_Exercise details_
Please output the data below exactly as given, starting at its first line and stopping after the line that contains "return 0.5 *".

_Information shown_
▽

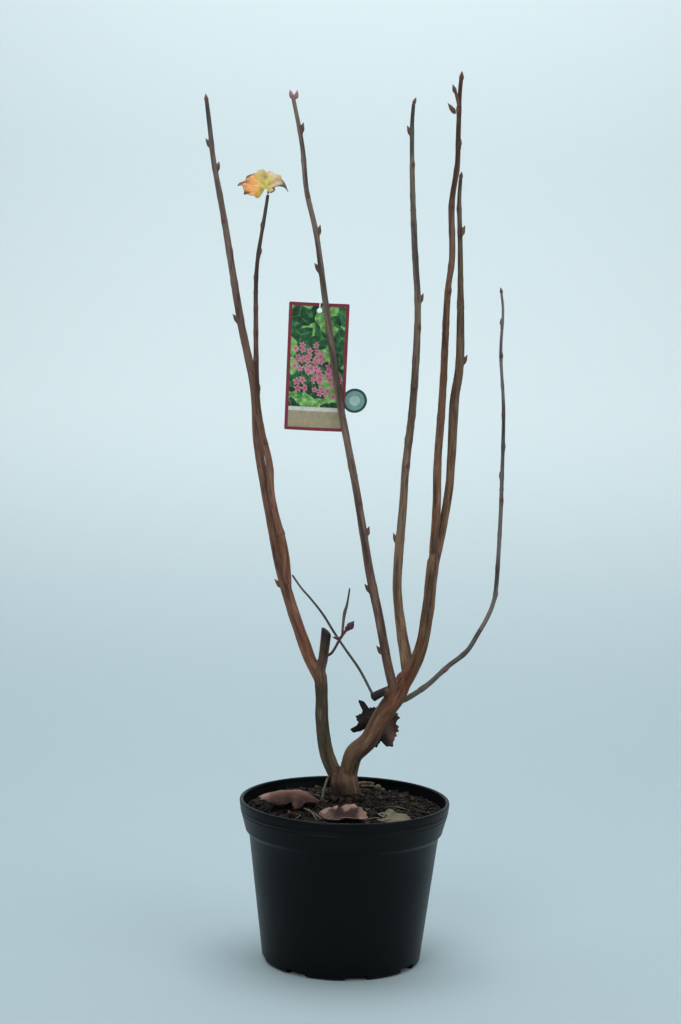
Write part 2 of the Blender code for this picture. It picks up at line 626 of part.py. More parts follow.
def tag_plane():
    """Where the card leans on the back of the cane in front of it: its middle and its lean."""
    cane = next(limb for limb in LIMBS if limb.name == "cane_c")
    points = centre_line(cane.route, 0.004)
    run = distances(points)
    half = 0.5 * TAG_HEIGHT

    def behind(up):
        index = at_height(points, up)
        radius = radius_at(run[index] / run[-1], cane.girth)
        return points[index].y + radius + GAP + 0.5 * TAG_THICKNESS

    top = behind(TAG_CENTRE[1] + half)
    foot = behind(TAG_CENTRE[1] - half)
    bulge = max(behind(TAG_CENTRE[1] + half * (k / 8.0))
                - (foot + (top - foot) * (0.5 + k / 16.0)) for k in range(-8, 9))
    return 0.5 * (top + foot) + bulge, math.atan2(top - foot, TAG_HEIGHT)


def build_tag():
    """A flat card with a round tab, a hole and a slit up to its top edge."""
    outline = [(-0.5 * TAG_WIDTH, -0.5 * TAG_HEIGHT), (0.5 * TAG_WIDTH, -0.5 * TAG_HEIGHT)]
    tab = (0.5 * TAG_WIDTH + TAB_REACH, -TAB_DROP)
    open_angle = math.degrees(math.acos(TAB_REACH / TAB_RADIUS))
    outline += arc(tab, TAB_RADIUS, 180.0 + open_angle, 540.0 - open_angle, 20)
    outline += [(0.5 * TAG_WIDTH, 0.5 * TAG_HEIGHT)]
    slit = 0.5 * SLIT_WIDTH
    side = math.degrees(math.asin(slit / HOLE_RADIUS))
    outline += [(HOLE_PLACE[0] + slit, 0.5 * TAG_HEIGHT)]
    outline += arc(HOLE_PLACE, HOLE_RADIUS, 90.0 - side, -270.0 + side, 12)
    outline += [(HOLE_PLACE[0] - slit, 0.5 * TAG_HEIGHT), (-0.5 * TAG_WIDTH, 0.5 * TAG_HEIGHT)]
    curve = bpy.data.curves.new("plant_tag", "CURVE")
    curve.dimensions = "2D"
    curve.fill_mode = "BOTH"
    curve.extrude = 0.5 * TAG_THICKNESS
    spline = curve.splines.new("POLY")
    spline.points.add(len(outline) - 1)
    for point, (across, up) in zip(spline.points, outline):
        point.co = (across, up, 0.0, 1.0)
    spline.use_cyclic_u = True
    tag = link(bpy.data.objects.new("plant_tag", curve), parts, "tag")
    depth, lean = tag_plane()
    upright = Matrix.Rotation(math.radians(90.0), 4, "X")
    tag.matrix_world = (Matrix.Translation((TAG_CENTRE[0], depth, TAG_CENTRE[1]))
                        @ Matrix.Rotation(-lean, 4, "X")
                        @ Matrix.Rotation(math.radians(TAG_ROLL), 4, "Y") @ upright)


def blade_rows(lobes, reach, least):
    """Flat rows of points from the stalk's end out to the margin, the middle lobe along +X."""
    rows = []
    for ring in range(1, BLADE_RINGS + 1):
        row = []
        for spoke in range(BLADE_SPOKES + 1):
            bearing = BLADE_SWEEP * (2.0 * spoke / BLADE_SPOKES - 1.0)
            length = max(least, *(size * math.exp(-((bearing - aim) / spread) ** 2)
                                 for aim, size, spread in lobes))
            radius = reach * length * ring / BLADE_RINGS
            row.append((radius * math.cos(math.radians(bearing)),
                        radius * math.sin(math.radians(bearing))))
        rows.append(row)
    return rows


def blade(name, key, flat, setting, shape):
    """A leaf blade from flat rows, bent by shape(x, y), thickened and set in its place."""
    work = bmesh.new()
    start = work.verts.new((0.0, 0.0, shape(0.0, 0.0)))
    rows = [[work.verts.new((x, y, shape(x, y))) for x, y in row] for row in flat]
    for spoke in range(BLADE_SPOKES):
        work.faces.new((start, rows[0][spoke], rows[0][spoke + 1]))
        for low, high in zip(rows, rows[1:]):
            work.faces.new((low[spoke], high[spoke], high[spoke + 1], low[spoke + 1]))
    bmesh.ops.recalc_face_normals(work, faces=work.faces)
    mesh = bpy.data.meshes.new(name)
    work.to_mesh(mesh)
    work.free()
    leaf = link(bpy.data.objects.new(name, mesh), parts, key)
    leaf.matrix_world = setting
    shell = leaf.modifiers.new("thickness", "SOLIDIFY")
    shell.thickness = BLADE_THICKNESS
    shell.offset = 0.0
    shell.use_even_offset = True
    return leaf


def basis(origin, forward, up):
    """A matrix with +X along forward and +Z as near to up as it can be."""
    x_axis = Vector(forward).normalized()
    z_axis = Vector(up) - x_axis * Vector(up).dot(x_axis)
    z_axis.normalize()
    y_axis = z_axis.cross(x_axis)
    turn = Matrix((x_axis, y_axis, z_axis)).transposed().to_4x4()
    return Matrix.Translation(origin) @ turn


def build_autumn_leaf(by_name):
    """The lobed autumn leaf on the tip of cane_b, its short stalk fused to it."""
    tip = place(by_name["cane_b"].route[-1])
    joint = tip + Vector(AUTUMN_LEAF_JOINT)

    def curl(x, y):
        tilt, ahead, left, right = AUTUMN_LEAF_BEND
        size, pace = AUTUMN_LEAF_WAVE
        return (tilt * x + ahead * x ** 2 + left * max(y, 0.0) ** 2 + right * min(y, 0.0) ** 4
                + size * math.sin(pace * (x + y)))

    flat = blade_rows(AUTUMN_LEAF_LOBES, AUTUMN_LEAF_REACH, AUTUMN_LEAF_LEAST)
    leaf = blade("autumn_leaf", "yellow_leaf", flat, basis(joint, *AUTUMN_LEAF_FACING), curl)
    stalk = tube("stalk", [tip + Vector(STALK_START), tip + Vector(STALK_MIDDLE), joint],
                 STALK_RADII, TWIG_SIDES)
    stalks = bpy.data.collections.new("stalks")
    bpy.context.scene.collection.children.link(stalks)
    stalks.objects.link(stalk)
    boolean(leaf, "UNION", group=stalks)
    clear(stalks)
    bpy.data.collections.remove(stalks)
    keep_largest(leaf.data)


def build_withered_leaf(by_name):
    """A dark shrivelled leaf caught behind the right stem, cut clear of it."""

    def crumple(x, y):
        depth, ahead, aside = WITHERED_LEAF_CRUMPLE
        return depth * math.sin(ahead * x + 1.0) * math.cos(aside * y)

    flat = blade_rows(WITHERED_LEAF_LOBES, WITHERED_LEAF_REACH, WITHERED_LEAF_LEAST)
    setting = basis(WITHERED_LEAF_PLACE, *WITHERED_LEAF_FACING)
    leaf = blade("withered_leaf", "dead_leaf", flat, setting, crumple)
    cutter = limb_tube(by_name["right_stem"], GAP)
    cutters.objects.link(cutter)
    boolean(leaf, "DIFFERENCE", cutter=cutter)
    clear(cutters)
    keep_largest(leaf.data)


def build_fallen_leaf(leaf):
    """A dry leaf on the compost, curled up at its edges or arched along its middle."""
    turn = Matrix.Rotation(math.radians(leaf.bearing), 3, "Z")
    setting = Matrix.Translation((*leaf.where, 0.0)) @ turn.to_4x4()
    middle_spread, side_spread = FALLEN_SPREADS
    lobes = ((0.0, 1.0, middle_spread), (FALLEN_SIDE_LOBE, leaf.width, side_spread),
             (-FALLEN_SIDE_LOBE, leaf.width, side_spread))
    flat = blade_rows(lobes, leaf.reach, FALLEN_LEAST)

    def rise(x, y):
        """Height of the bent blade over its lowest places, if it lay on a level floor."""
        across, along = y / leaf.reach, x / leaf.reach
        ridge = max(1.0 - (across / ARCH_WIDTH) ** 2, 0.0) * (1.0 - (along - ARCH_MIDDLE) ** 2)
        back = (turn @ Vector((along, across, 0.0))).y
        return (leaf.sides * across ** 2 + leaf.ends * along ** 2 + leaf.arch * ridge
                + leaf.tilt * back)

    lowest = min(rise(x, y) for row in flat for x, y in row)

    def lie(x, y):
        radius = (setting @ Vector((x, y, 0.0))).xy.length
        return soil_height(radius) + 2 * GAP + 0.5 * BLADE_THICKNESS + rise(x, y) - lowest

    blade(leaf.name, leaf.key, flat, setting, lie)


def main():
    for obj in list(bpy.data.objects):
        bpy.data.objects.remove(obj)
    bpy.context.scene.collection.children.link(parts)
    bpy.context.scene.collection.children.link(cutters)
    dice = random.Random(SEED)
    by_name = {limb.name: limb for limb in LIMBS}
    build_pot()
    build_soil()
    for limb in LIMBS:
        build_limb(limb, by_name, dice)
    build_tag()
    build_autumn_leaf(by_name)
    build_withered_leaf(by_name)
    for leaf in FALLEN_LEAVES:
        build_fallen_leaf(leaf)


main()
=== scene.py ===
"""Looks of a potted clove currant in late autumn: bark, winter buds, the last leaf, dry leaves,
a printed plant tag, a nursery pot of compost, and a plain studio.

Metres, +Z up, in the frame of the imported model: the origin is the centre of the pot's flat
underside and -Y is the front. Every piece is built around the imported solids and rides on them.
"""

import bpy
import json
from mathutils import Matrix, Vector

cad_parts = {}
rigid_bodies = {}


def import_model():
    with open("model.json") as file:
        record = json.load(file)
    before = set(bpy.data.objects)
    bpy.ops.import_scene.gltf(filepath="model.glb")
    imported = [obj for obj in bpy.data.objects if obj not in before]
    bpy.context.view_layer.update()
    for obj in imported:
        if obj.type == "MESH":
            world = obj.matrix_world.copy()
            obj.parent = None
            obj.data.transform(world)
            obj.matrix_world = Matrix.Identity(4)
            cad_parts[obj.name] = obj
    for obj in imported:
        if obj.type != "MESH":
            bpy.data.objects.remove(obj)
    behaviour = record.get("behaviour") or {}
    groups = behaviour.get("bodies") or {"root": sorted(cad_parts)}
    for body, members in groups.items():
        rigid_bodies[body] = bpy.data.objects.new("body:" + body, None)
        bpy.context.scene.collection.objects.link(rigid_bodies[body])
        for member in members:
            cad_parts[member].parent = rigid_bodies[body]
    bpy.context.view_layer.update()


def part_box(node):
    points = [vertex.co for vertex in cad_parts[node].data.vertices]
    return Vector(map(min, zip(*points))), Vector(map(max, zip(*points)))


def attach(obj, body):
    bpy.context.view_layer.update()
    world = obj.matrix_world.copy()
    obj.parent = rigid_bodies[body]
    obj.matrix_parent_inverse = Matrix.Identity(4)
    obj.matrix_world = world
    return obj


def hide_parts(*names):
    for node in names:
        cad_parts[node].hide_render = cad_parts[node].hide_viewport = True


bl_info = {
    "name": "Potted Clove Currant",
    "version": (1, 0, 0),
    "blender": (4, 5, 0),
    "location": "View3D > Sidebar > Currant",
    "description": "Builds bark, buds, leaves, tag, pot and studio around the packed plant",
    "category": "Add Mesh",
}

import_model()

import json
import math
import random
from collections import namedtuple
from functools import partial

import bmesh
import bpy
import numpy as np
from bpy.props import FloatProperty, FloatVectorProperty, IntProperty, PointerProperty
from mathutils import Matrix, Vector, noise

TAU = 2.0 * math.pi
GAP = 0.0003

# The pot, as its solid has it, with a finer lip
POT_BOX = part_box("pot")
RIM_RADIUS = POT_BOX[1].x
POT_HEIGHT = POT_BOX[1].z
RIM_BAND = 0.031
BAND_FOOT_RADIUS = 0.0975
BODY_TOP_RADIUS = 0.0935
BASE_RADIUS = 0.0785
BASE_ROUNDING = 0.0045
WALL = 0.0016
RIM_LIP = 0.0018
LIP_DROP = 0.007
BAND_STEP = 0.0012
BAND_TURN = 0.002
MOULDED_LINES = (0.0100, 0.0135)    # how far under the top the band's two faint lines are
LINE_HALF = 0.0008
LINE_RISE = 0.0003
SHOULDER = 0.004
NOTCHES = 8
NOTCH_SIZE = (0.026, 0.022, 0.011)
NOTCH_INSET = 0.004
NOTCH_TURN = 11.0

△

_Response to this task_
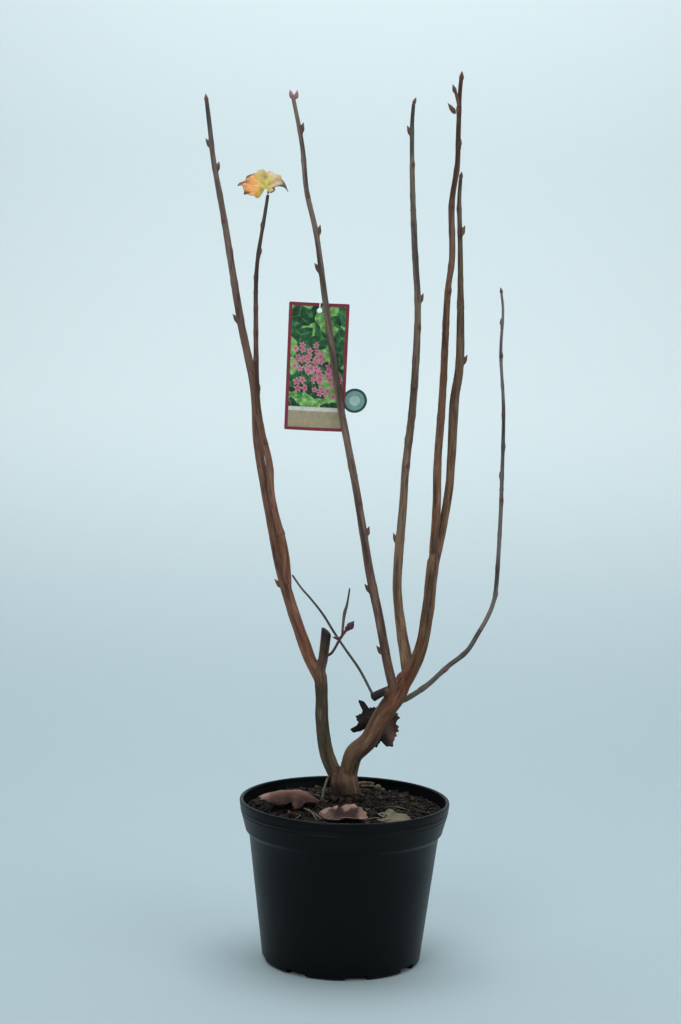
Write part 2 of the Blender code for this picture. It picks up at line 626 of part.py. More parts follow.
def tag_plane():
    """Where the card leans on the back of the cane in front of it: its middle and its lean."""
    cane = next(limb for limb in LIMBS if limb.name == "cane_c")
    points = centre_line(cane.route, 0.004)
    run = distances(points)
    half = 0.5 * TAG_HEIGHT

    def behind(up):
        index = at_height(points, up)
        radius = radius_at(run[index] / run[-1], cane.girth)
        return points[index].y + radius + GAP + 0.5 * TAG_THICKNESS

    top = behind(TAG_CENTRE[1] + half)
    foot = behind(TAG_CENTRE[1] - half)
    bulge = max(behind(TAG_CENTRE[1] + half * (k / 8.0))
                - (foot + (top - foot) * (0.5 + k / 16.0)) for k in range(-8, 9))
    return 0.5 * (top + foot) + bulge, math.atan2(top - foot, TAG_HEIGHT)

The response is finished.